Raudo y decidido, le pregunté si no había otro grado de nivel superior donde pudiera dar clases de Historia y Literatura, que eran mis materias favoritas y donde más cómodo me sentiría.
Me respondió con una mirada oblicua y el entrecejo fruncido, preguntándome:
-¿Usted es maestro recibido? , a lo cual agregué sin vacilar:
- Sí, señor.
- Entonces firme la hoja y cumpla con su deber que para eso se formó en todas las ramas, los niños necesitan saber todas las materias, no las que a usted le gustan.
Por un tiempo largo, admito, guardé cierto encono para con ese viejo maestro que había llegado a supervisor de Distrito.
Pero después comprendí cuánta razón tenía, al contemplar la avidez de los alumnos por aprender aquellas materias que menos me agradaban y la mala predisposición de algunos colegas míos por enseñarlas, relegando a esos niños a un aprendizaje deficiente amén de la frustrante experiencia del trato descortés.
Desde entonces, valoré la formación integral y compacta que el viejo sistema impartía entre sus docentes para que un maestro fuera un verdadero cuadro intelectual en todas las disciplinas del saber, a fin de favorecer el aprendizaje y la instrucción elevada de los niños que en el futuro llegarían a convertirse en los ciudadanos más educados y cultos de América y del mundo.
Cierro esta primera parte advirtiendo al lector sobre una circunstancia peligrosa en estos tiempos que corren: el aislamiento nocivo, y sin control de los adultos, que produce la computadora en los niños, a través de los entretenimientos con juegos violentos o la navegación en la red de Internet.
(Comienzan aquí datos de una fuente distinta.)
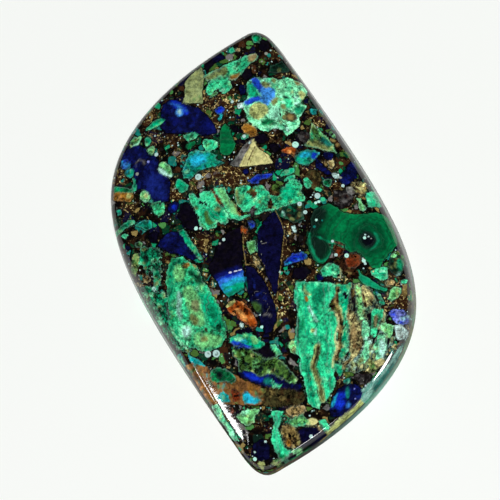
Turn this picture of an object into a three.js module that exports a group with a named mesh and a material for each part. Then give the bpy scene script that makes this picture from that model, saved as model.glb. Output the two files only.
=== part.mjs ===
// A freeform polished cabochon: azurite and malachite chips bonded in bronze-filled resin and ground as one stone.
// Millimetres, +Z up. The stone lies on its flat back, and the origin is the middle of the back.
import * as THREE from "three";

// The outline of the back. A half turn about +Z leaves it as it is, so one long side describes both.
const TIP_CORNER = new THREE.Vector2(0.2, 18.2); // where the edges would meet if the tip were sharp
const WIDEST = new THREE.Vector2(12.2, -4.3); // the outermost point of the bulge
const FLANK_ANGLE = -54.5; // direction in which the long flank leaves the tip
const CURVE_ANGLE = 208; // direction in which the rounded flank leaves the same tip
const FLANK_ROUNDING = 2.2; // how far from the corner the tip's rounding starts, along each flank
const CURVE_ROUNDING = 1.3;
const FLANK_PULL = 13.6; // lengths of the curve handles: how long each flank keeps its direction
const BULGE_PULL_UP = 4.6;
const BULGE_PULL_DOWN = 5.4;
const CURVE_PULL = 6.7;

// The section, from the back to the top of the dome.
const APEX = 5.4;
const RIM_HEIGHT = 3.1; // where the dome would meet the wall with no shoulder
const DOME_POWER = 2.2; // above 2, the dome is flatter in the middle than a circle's arc
const CROWN_LONG = 16.4; // towards its top the dome's level lines round off to an ellipse with these radii
const CROWN_WIDE = 11.6;
const CROWN_TURN = 103; // degrees from +X to the ellipse's long axis
const CROWN_BLEND = 1.5; // the higher, the nearer the middle the rounding off starts
const DRAFT = 0.35; // how far the wall leans in, from the back to the rim
const BACK_CHAMFER = 0.2;
const SHOULDER = 0.5; // length of the rounded shoulder on the wall and on the dome
const SOFT_SHOULDER = 1.2; // along the lower left flank it is ground rounder
const SOFT_AT = -148; // degrees
const SOFT_SPREAD = 30; // degrees

// How finely the skin is faceted.
const FLANK_STEPS = 28;
const CURVE_STEPS = 22;
const TIP_STEPS = 8;
const BACK_RINGS = 3;
const SHOULDER_RINGS = 4;
const DOME_RINGS = 15;

const { degToRad, radToDeg } = THREE.MathUtils;
const along = (degrees, length) =>
  new THREE.Vector2(length, 0).rotateAround(new THREE.Vector2(), degToRad(degrees));

// One long side, from the upper tip round the bulge and the lower tip.
function sideCurves() {
  const lowerCorner = TIP_CORNER.clone().negate();
  const flankStart = TIP_CORNER.clone().add(along(FLANK_ANGLE, FLANK_ROUNDING));
  const curveEnd = TIP_CORNER.clone().add(along(CURVE_ANGLE, CURVE_ROUNDING)).negate();
  const flank = new THREE.CubicBezierCurve(
    flankStart,
    flankStart.clone().add(along(FLANK_ANGLE, FLANK_PULL)),
    WIDEST.clone().add(new THREE.Vector2(0, BULGE_PULL_UP)),
    WIDEST,
  );
  const rounded = new THREE.CubicBezierCurve(
    WIDEST,
    WIDEST.clone().sub(new THREE.Vector2(0, BULGE_PULL_DOWN)),
    curveEnd.clone().sub(along(CURVE_ANGLE, CURVE_PULL)),
    curveEnd,
  );
  const tip = new THREE.QuadraticBezierCurve(curveEnd, lowerCorner, flankStart.clone().negate());
  return [
    [flank, FLANK_STEPS],
    [rounded, CURVE_STEPS],
    [tip, TIP_STEPS],
  ];
}

// The whole outline, anticlockwise as seen from above.
function outlinePoints() {
  const side = sideCurves().flatMap(([curve, steps]) => curve.getSpacedPoints(steps).slice(0, -1));
  return [...side, ...side.map((point) => point.clone().negate())].reverse();
}

// How far the crown's ellipse reaches on the ray to a point of the outline.
function crownPoint(point) {
  const turn = point.angle() - degToRad(CROWN_TURN);
  const reach = 1 / Math.hypot(Math.cos(turn) / CROWN_LONG, Math.sin(turn) / CROWN_WIDE);
  return point.clone().setLength(reach);
}

const domeHeight = (share) => APEX - (APEX - RIM_HEIGHT) * share ** DOME_POWER;

function shoulderLength(point) {
  const off = (radToDeg(point.angle()) - 360 - SOFT_AT) / SOFT_SPREAD;
  return SHOULDER + (SOFT_SHOULDER - SHOULDER) * Math.exp(-off * off);
}

// The section on the ray to one point of the outline: pairs of (share of the ray, height), from back to apex.
function sectionAt(point) {
  const reach = point.length();
  const inset = (distance) => 1 - distance / reach;
  const shoulder = shoulderLength(point);
  const wallTop = RIM_HEIGHT - shoulder;
  const foot = new THREE.Vector2(inset((DRAFT * wallTop) / RIM_HEIGHT), wallTop);
  const rim = new THREE.Vector2(inset(DRAFT), RIM_HEIGHT);
  const domeEdge = inset(DRAFT + shoulder);
  const crown = new THREE.Vector2(domeEdge, domeHeight(domeEdge));
  const bend = new THREE.QuadraticBezierCurve(foot, rim, crown);

  const back = [];
  for (let i = 0; i <= BACK_RINGS; i++)
    back.push(new THREE.Vector2((inset(BACK_CHAMFER) * i) / BACK_RINGS, 0));
  const dome = [];
  for (let i = 1; i <= DOME_RINGS; i++) {
    const share = domeEdge * (1 - i / DOME_RINGS);
    dome.push(new THREE.Vector2(share, domeHeight(share)));
  }
  return [...back, new THREE.Vector2(1, BACK_CHAMFER), ...bend.getPoints(SHOULDER_RINGS), ...dome];
}

// Where a share of a ray ends, seen from above. Near the edge the level lines run along the outline.
function planPoint(edge, crown, share) {
  return edge.clone().lerp(crown, (1 - share) ** CROWN_BLEND).multiplyScalar(share);
}

// A lathe turned from one section gives the closed skin, and each of its meridians is then set to its own ray.
function stoneGeometry() {
  const outline = outlinePoints();
  const crown = outline.map(crownPoint);
  const sections = outline.map(sectionAt);
  const rows = sections[0].length;
  const skin = new THREE.LatheGeometry(sections[0], outline.length);
  const position = skin.getAttribute("position");
  for (let i = 0; i < position.count; i++) {
    const ray = Math.floor(i / rows) % outline.length;
    const { x: share, y: height } = sections[ray][i % rows];
    const plan = planPoint(outline[ray], crown[ray], share);
    position.setXYZ(i, plan.x, plan.y, height);
  }
  skin.computeVertexNormals();
  return skin;
}

const polishedStone = new THREE.MeshStandardMaterial({ color: 0x14594a, roughness: 0.12, metalness: 0 });

const stone = new THREE.Mesh(stoneGeometry(), polishedStone);
stone.name = "azurite_cabochon";

const cabochon = new THREE.Group();
cabochon.add(stone);

export default cabochon;
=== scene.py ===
"""A polished freeform cabochon: azurite, malachite and chrysocolla chips bonded in dark, bronze-filled resin.

The stone lies on its flat back. Chips are flush with the surface, so they are laid out on the dome as painted
outlines, in millimetres seen from above, and the material cuts, bands, mottles and rims them.
"""
import math

import bmesh
import bpy
import numpy as np
from mathutils import Matrix, Quaternion, Vector, noise
from mathutils.bvhtree import BVHTree


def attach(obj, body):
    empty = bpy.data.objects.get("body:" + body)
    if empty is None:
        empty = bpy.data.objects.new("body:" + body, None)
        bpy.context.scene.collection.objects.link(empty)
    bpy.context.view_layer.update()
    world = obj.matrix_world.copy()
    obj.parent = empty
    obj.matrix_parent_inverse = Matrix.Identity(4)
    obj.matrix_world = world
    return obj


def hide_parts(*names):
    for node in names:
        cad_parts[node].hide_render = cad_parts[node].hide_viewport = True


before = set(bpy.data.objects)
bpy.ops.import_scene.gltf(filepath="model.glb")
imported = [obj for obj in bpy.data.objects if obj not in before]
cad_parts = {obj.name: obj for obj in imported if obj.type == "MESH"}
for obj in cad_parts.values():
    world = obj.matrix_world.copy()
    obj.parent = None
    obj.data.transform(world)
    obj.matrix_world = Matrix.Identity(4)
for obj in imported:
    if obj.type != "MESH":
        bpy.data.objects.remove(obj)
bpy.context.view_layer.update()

MM = 0.001

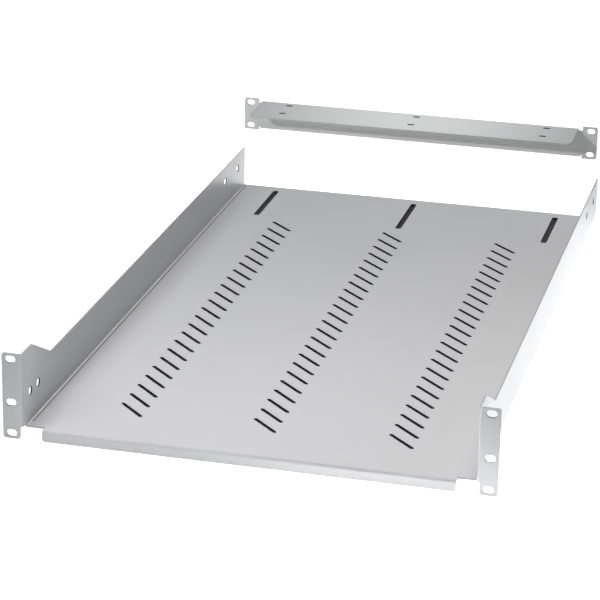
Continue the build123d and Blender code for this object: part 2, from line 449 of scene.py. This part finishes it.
# %% Coat materials
# The pan's blue tint is a painted cool cast of the light in its shade.
PAN_SKIN = {
    "Colour": (0.290, 0.305, 0.317, 1.0), "Tone Drift": 0.04, "Grain": 0.03, "Thin Edge": -0.3,
    "Hollow Shade": -0.9, "Dry Hollow": 0.5, "Roughness": 0.34, "Gloss Drift": 0.06,
}
BRACKET_SKIN = {
    "Colour": (0.320, 0.320, 0.320, 1.0), "Tone Drift": 0.03, "Grain": 0.04, "Thin Edge": -0.3,
    "Hollow Shade": -0.9, "Dry Hollow": 0.5, "Roughness": 0.38, "Gloss Drift": 0.06,
}
SKIN_HEIGHT = 0.012 * MM
COAT_SPECULAR = 0.25
FOLD_LINE_INSET = 4.1 * MM
FOLD_LINE_WIDTH = 1.6 * MM
FOLD_LINE_BAND = 0.4 * MM
FOLD_LINE_START = 20 * MM
FOLD_SHADE_STRENGTH = 0.7
FLOOR_RISE = 11.5 * MM
EAR_REACH = 19.05 * MM
BODY_HALF = (PAN_HIGH[0] - PAN_LOW[0]) / 2 - EAR_REACH


def coat_material(name, skin_values):
    """A powder coat: the skin group feeds colour, roughness and, through a bump, the normal."""
    material = bpy.data.materials.new(name)
    material.use_nodes = True
    nodes, links = material.node_tree.nodes, material.node_tree.links
    shader = nodes["Principled BSDF"]
    skin = nodes.new("ShaderNodeGroup")
    skin.node_tree = coat_skin
    for socket, value in skin_values.items():
        skin.inputs[socket].default_value = value
    for socket, mark_name in (("Rim", RIM_MARK), ("Hollow", HOLLOW_MARK)):
        mark = nodes.new("ShaderNodeAttribute")
        mark.attribute_name = mark_name
        links.new(mark.outputs["Fac"], skin.inputs[socket])
    shader.inputs["Specular IOR Level"].default_value = COAT_SPECULAR
    bump = nodes.new("ShaderNodeBump")
    bump.inputs["Distance"].default_value = SKIN_HEIGHT
    links.new(skin.outputs["Colour"], shader.inputs["Base Color"])
    links.new(skin.outputs["Roughness"], shader.inputs["Roughness"])
    links.new(skin.outputs["Height"], bump.inputs["Height"])
    links.new(bump.outputs["Normal"], shader.inputs["Normal"])
    return material


def add_fold_shade_line(material):
    """Join the fold line to the material's hollow mark: the larger of the two counts."""
    nodes, links = material.node_tree.nodes, material.node_tree.links
    line = nodes.new("ShaderNodeGroup")
    line.node_tree = fold_shade_line
    values = (("From Middle", BODY_HALF - FOLD_LINE_INSET), ("Half Width", FOLD_LINE_WIDTH / 2),
              ("Height", PAN_LOW[2] + FLOOR_RISE), ("Height Band", FOLD_LINE_BAND),
              ("Front End", PAN_LOW[1] + FOLD_LINE_START))
    for socket, value in values:
        line.inputs[socket].default_value = value
    skin = next(node for node in nodes if node.type == "GROUP" and node.node_tree == coat_skin)
    mark = skin.inputs["Hollow"].links[0].from_socket
    # The line is painted shade, at 0.7 of a slot wall's strength.
    faint = math_node(nodes, links, "MULTIPLY", line.outputs["Mask"], FOLD_SHADE_STRENGTH)
    both = math_node(nodes, links, "MAXIMUM", mark, faint)
    links.new(both, skin.inputs["Hollow"])


COATS = {
    pan: coat_material("pan_coat", PAN_SKIN),
    bracket: coat_material("bracket_coat", BRACKET_SKIN),
}
add_fold_shade_line(COATS[pan])
NODES = {pan: "shelf_pan", bracket: "rear_support_bracket"}
for piece, coat in COATS.items():
    piece.data.materials.clear()
    piece.data.materials.append(coat)
    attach(piece, "root")
    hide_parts(NODES[piece])
    print(piece.name, "wears", coat.name)

# %% [markdown]
# ## The light
#
# Three things are lit, each in its own way, as in a picture put together from two shots. The ground
# is lit until it is pure white, by a broad even light that falls on it alone, and a few narrow panels
# brighten it where it throws light back up at the lip, the right ear and the right wall. The pan has
# large soft panels, and small ones over its front. The bracket has a small panel from the front left
# that draws the flange's shadow on the upright face below it. Each row is one panel: its name, what it
# lights, where its middle is, what it points at, its size, its power and its colour.

# %% Lights
WORLD_STRENGTH = 0.08
GROUND_STRENGTH = 4.0
GROUND_SPREAD = math.radians(60.0)
NEUTRAL = (1.0, 1.0, 1.0)
WARM = (1.0, 0.93, 0.905)
COOL = (0.74, 0.89, 1.0)

PANELS = [
    ("rear_high", pan, (0.45, 2.52, 2.12), (0.0, 0.4, 0.0), (1.2, 1.2), 90.0, WARM),
    ("left_front_high", pan, (-1.5, -1.1, 2.12), (0.0, 0.4, 0.0), (1.2, 1.2), 28.0, NEUTRAL),
    ("right_low", pan, (2.0, 0.4, 0.12), (0.0, 0.4, 0.0), (0.3, 0.3), 2.5, COOL),
    ("right_rear_low", pan, (1.25, 3.1, 0.45), (0.0, 0.4, 0.0), (0.8, 0.5), 10.0, COOL),
    ("right_rear_near", pan, (0.7, 1.5, 0.35), (0.0, 0.7, 0.0), (0.3, 0.3), 0.8, COOL),
    ("backdrop", pan, (-0.95, 3.73, 2.12), (0.0, 0.4, 0.0), (1.0, 1.0), 10.0, NEUTRAL),
    ("over_front_left", pan, (-0.33, 0.0, 0.6), (-0.1, 0.0, 0.0), (0.2, 0.2), 3.0, WARM),
    ("over_front_right", pan, (0.15, 0.1, 0.8), (0.15, 0.1, 0.0), (0.3, 0.3), 3.5, WARM),
    ("near_front_left", pan, (-0.23, -0.25, 0.42), (-0.1, 0.0, -0.03), (0.2, 0.2), 0.8, WARM),
    ("bracket_key", bracket, (-0.57, -0.60, 0.68), (-0.055, 1.08, -0.02), (0.03, 0.03), 18.0, NEUTRAL),
    ("bracket_near", bracket, (-0.055, 1.05, 0.38), (-0.055, 1.04, 0.0), (0.15, 0.15), 3.0, NEUTRAL),
    ("ground_lip_left", floor, (-0.12, -0.06, 0.02), (-0.12, -0.06, -0.05), (0.24, 0.06), 0.3, WARM),
    ("ground_lip_right", floor, (0.12, -0.06, 0.02), (0.12, -0.06, -0.05), (0.24, 0.06), 0.6, WARM),
    ("ground_ear", floor, (0.21, -0.05, 0.02), (0.21, -0.05, -0.05), (0.12, 0.05), 0.2, WARM),
    ("ground_right", floor, (0.26, 0.4, 0.02), (0.26, 0.4, -0.05), (0.06, 0.9), 0.7, NEUTRAL),
    ("ground_behind", floor, (-0.20, 0.87, 0.20), (-0.20, 0.87, -0.05), (0.15, 0.15), 1.2, NEUTRAL),
]


def light_only(lamp, thing):
    """Let a lamp fall on one object and leave out all others."""
    chosen = bpy.data.collections.new(lamp.name + "_lights")
    chosen.objects.link(thing)
    lamp.light_linking.receiver_collection = chosen


def add_lamp(data, thing, place, target):
    """A lamp at place that faces target, lights one thing and isn't seen itself."""
    lamp = bpy.data.objects.new(data.name, data)
    aim = (Vector(target) - Vector(place)).to_track_quat("-Z", "Y")
    lamp.matrix_world = Matrix.Translation(Vector(place)) @ aim.to_matrix().to_4x4()
    lamp.visible_camera = False
    bpy.context.scene.collection.objects.link(lamp)
    light_only(lamp, thing)
    return lamp


def add_panel(name, thing, place, target, size, power, colour):
    """A panel of light with its width and height."""
    data = bpy.data.lights.new(name, "AREA")
    data.shape = "RECTANGLE"
    data.size, data.size_y = size
    data.energy, data.color = power, colour
    return add_lamp(data, thing, place, target)


def add_ground_light():
    """A light that is equally strong everywhere, and comes from a broad part of the sky."""
    data = bpy.data.lights.new("ground_light", "SUN")
    data.energy, data.angle = GROUND_STRENGTH, GROUND_SPREAD
    lamp = add_lamp(data, floor, (0.0, 0.0, 1.0), (0.0, 0.0, 0.0))
    lamp.light_linking.blocker_collection = lamp.light_linking.receiver_collection
    return lamp


def set_world(strength, colour):
    """Even light from all round."""
    world = bpy.data.worlds.new("studio_world")
    world.use_nodes = True
    background = world.node_tree.nodes["Background"]
    background.inputs["Color"].default_value = (*colour, 1.0)
    background.inputs["Strength"].default_value = strength
    bpy.context.scene.world = world


set_world(WORLD_STRENGTH, COOL)
add_ground_light()
for row in PANELS:
    add_panel(*row)
bpy.context.scene.view_settings.view_transform = "Standard"
print("panels of light:", [row[0] for row in PANELS])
Alejados de la lectura y de la orientación reflexiva que incentivaba la imaginación y creatividad, en plena era de los adelantos tecnológicos resulta paradójica la promoción del individualismo, la atrofia intelectual y expresiva producto de ese “ensimismarse” frente a una máquina, y la violencia e ignorancia con que la mayor parte de las generaciones se forma en la actualidad.
Como para tener presente aquellos viejos preceptos de la Ley 1.420., que tanto bien le hiciera a nuestro país.